Due to the increase in ABSD for the Entities from 25% to 35%, Developer faced higher risk if units are not fully sold within 5 years from acquisition. Therefore, Bigger site will faced more resistance on Enbloc Sales and developers will be more conservative on their subsequent land bidding.
The TDSR (Total Debt Servicing Ratio) threshold will be tightened from 60 per cent to 55 per cent. This means new mortgages cannot cause borrowers’ total monthly loan repayments to exceed 55 per cent of their monthly income. For buyers who have been issued with an OTP on or before Dec 15, the previous 60 per cent TDSR will apply whether or not they have exercised their OTP at the point of applying for a home loan. Borrowers with existing property loans granted before Dec 16 will not be affected by the revised TDSR threshold when refinancing their loans.
Base on Bank Data, Most Buyer Borrow below 46% of their Income which mean the measure of 55% TDSR is unlikely to impact these buyers.

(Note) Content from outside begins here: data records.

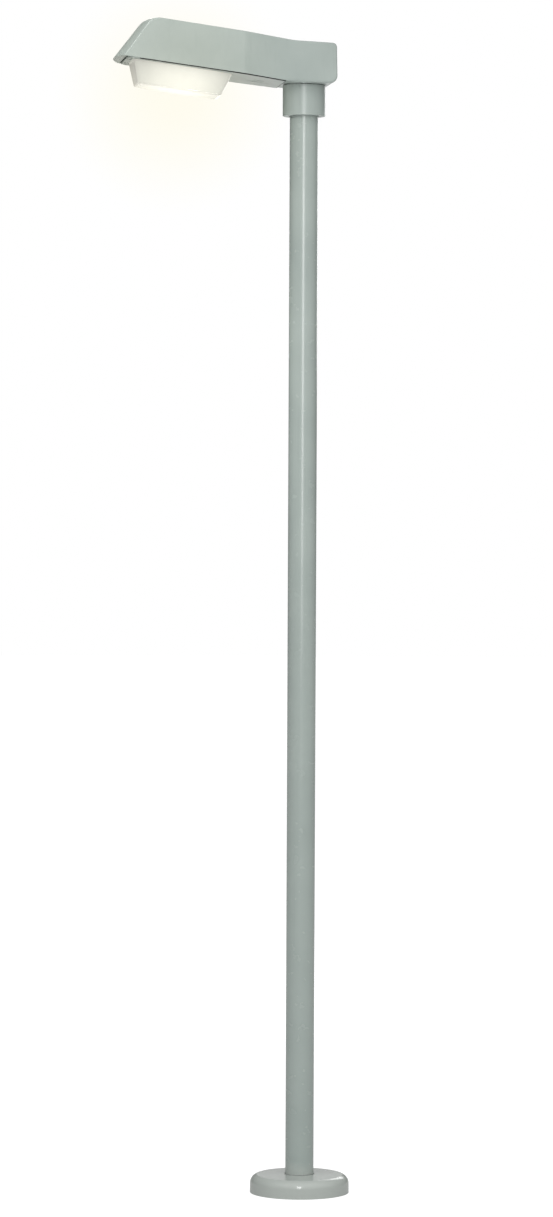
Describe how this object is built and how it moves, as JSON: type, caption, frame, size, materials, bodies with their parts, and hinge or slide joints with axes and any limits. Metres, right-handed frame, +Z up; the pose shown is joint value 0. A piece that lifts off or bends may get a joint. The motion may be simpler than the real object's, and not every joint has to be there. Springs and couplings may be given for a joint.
{
  "type": "street lamp post",
  "caption": "Straight round street lamp post with a bolted base, round foot cover, inspection door and a box-shaped head whose lens frame swings down.",
  "frame": {"origin": "centre of the base plate's underside, on the foundation", "axes": "+Z up along the column, the head points along -X, the inspection door faces +Y"},
  "size_m": [0.971, 0.4, 4.7219],
  "materials": {
    "pole_paint": "satin grey-green coating on steel",
    "head_paint": "satin grey-green coating on cast aluminium",
    "galvanised": "hot-dip galvanised steel",
    "zinc": "zinc-plated steel",
    "stainless": "stainless steel",
    "opal": "opal acrylic, glossy, lit from inside",
    "mirror_sheet": "bright anodised sheet",
    "rubber": "black EPDM",
    "black_plastic": "moulded black polyamide",
    "grey_plastic": "moulded light grey polycarbonate",
    "white_plastic": "moulded off-white thermoset",
    "porcelain": "glazed porcelain",
    "bulb_glass": "clear blown glass",
    "arc_ceramic": "translucent alumina",
    "brass": "bright brass",
    "cable_sheath": "black rubber sheath",
    "iron": "varnished steel laminations"
  },
  "bodies": {
    "post": {"base_plate": "galvanised", "base_gussets": "galvanised", "anchor_washers": "zinc", "anchor_nuts": "zinc", "pole_door_tube": "pole_paint", "pole_shaft": "pole_paint", "door_frame": "galvanised", "pole_knuckles": "pole_paint", "door_hinge_pins": "stainless", "fuse_box_bracket": "galvanised", "fuse_box": "grey_plastic", "fuse_box_lid": "grey_plastic", "fuse_carriers": "white_plastic", "cable_glands": "black_plastic", "pole_cable": "cable_sheath", "earth_stud": "zinc", "earth_nuts": "brass"},
    "foot_cover": {"base_cover": "head_paint", "cover_seal": "rubber"},
    "door": {"door_leaf": "pole_paint", "door_gasket": "rubber", "door_knuckles": "pole_paint", "door_lock_barrel": "stainless"},
    "door_lock": {"door_lock_spindle": "stainless", "door_lock_bar": "zinc"},
    "head": {"collar": "head_paint", "collar_set_screws": "stainless", "collar_bolts": "stainless", "collar_gasket": "rubber", "canopy": "head_paint", "frame_hinge_lugs": "head_paint", "frame_hinge_pins": "stainless", "gear_tray": "zinc", "tray_posts": "zinc", "ballast": "iron", "ignitor": "white_plastic", "capacitor": "white_plastic", "terminal_block": "white_plastic", "cable_clamp": "black_plastic", "head_lead": "cable_sheath", "reflector": "mirror_sheet", "reflector_hangers": "zinc", "holder_bracket": "zinc", "lamp_holder": "porcelain", "lamp_cap": "brass", "lamp_bulb": "bulb_glass", "arc_tube": "arc_ceramic"},
    "lens_carrier": {"lens_frame": "head_paint", "frame_gasket": "rubber", "lens": "opal", "lens_gasket": "rubber", "lens_clips": "stainless", "clip_screws": "stainless"},
    "catch": {"catch_disc": "head_paint", "catch_shaft": "stainless", "catch_bar": "zinc"}
  },
  "joints": [
    {"name": "cover_slide", "type": "slide", "parent": "post", "child": "foot_cover", "axis": [0, 0, 1], "range_m": [0, 0.25]},
    {"name": "door_hinge", "type": "hinge", "parent": "post", "child": "door", "pos_m": [0.04681, 0.04365, 0.76], "axis": [0, 0, -1], "range_deg": [0, 110]},
    {"name": "door_lock_turn", "type": "hinge", "parent": "door", "child": "door_lock", "pos_m": [0, 0.055, 0.76], "axis": [0, 1, 0], "range_deg": [0, 90]},
    {"name": "head_swivel", "type": "hinge", "parent": "post", "child": "head", "pos_m": [0, 0, 4.4], "axis": [0, 0, 1], "range_deg": [-175, 175]},
    {"name": "lens_frame_hinge", "type": "hinge", "parent": "head", "child": "lens_carrier", "pos_m": [-0.71713, 0, 4.56741], "axis": [0, 1, 0], "range_deg": [0, 80]},
    {"name": "catch_turn", "type": "hinge", "parent": "lens_carrier", "child": "catch", "pos_m": [-0.187, 0, 4.48917], "axis": [-0.134, 0, -0.991], "range_deg": [0, 90]}
  ]
}
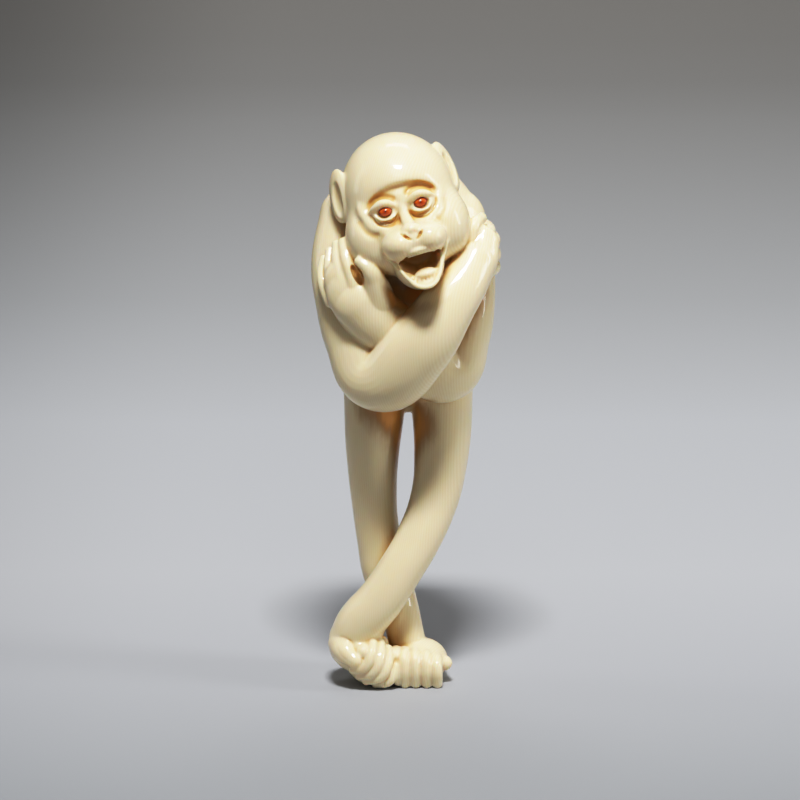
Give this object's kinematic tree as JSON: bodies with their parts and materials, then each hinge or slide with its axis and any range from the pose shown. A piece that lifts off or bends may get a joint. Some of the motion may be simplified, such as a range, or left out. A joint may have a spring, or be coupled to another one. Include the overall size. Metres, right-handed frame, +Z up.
{
  "type": "netsuke figure",
  "caption": "Carved ivory netsuke of a shivering monkey, standing on crossed legs with folded arms, an open mouth and inlaid eyes.",
  "frame": {"origin": "on the surface it stands on, under the middle of the figure's bounding box", "axes": "+Z up from the feet to the crown, -Y to the front, where the monkey faces, +X to the viewer's right"},
  "size_m": [0.025, 0.0278, 0.0747],
  "materials": {
    "ivory": "polished cream ivory with a warm patina in the hollows",
    "amber": "polished red-orange inlay",
    "dark_horn": "polished dark brown inlay"
  },
  "bodies": {
    "root": {"monkey": "ivory", "right_iris": "amber", "left_iris": "amber", "right_pupil": "dark_horn", "left_pupil": "dark_horn"}
  },
  "joints": []
}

For those who are tight on their borrowing, the impact as seen on a 1.2M Property (30 Years Loan) would be $130k Loan different which buyer can either do a Pledging of $50k (Est.) with Bank or do a show fund of S$170K(Est.).
It is not surprised that the government has rolled out fresh cooling measures as the market has been lively this year, with very robust sales and firmer prices. Generally, this set of measures will encourage home buyers to be more prudent with their purchases, amid concerns about impending interest rate hikes.
But if history do repeat itself, after everyone take a breather and sit out the next one to two months to assess the impact of these measures on the market. The market likely to move up and thus the next six month will be the best window period to enter the market before it picked up.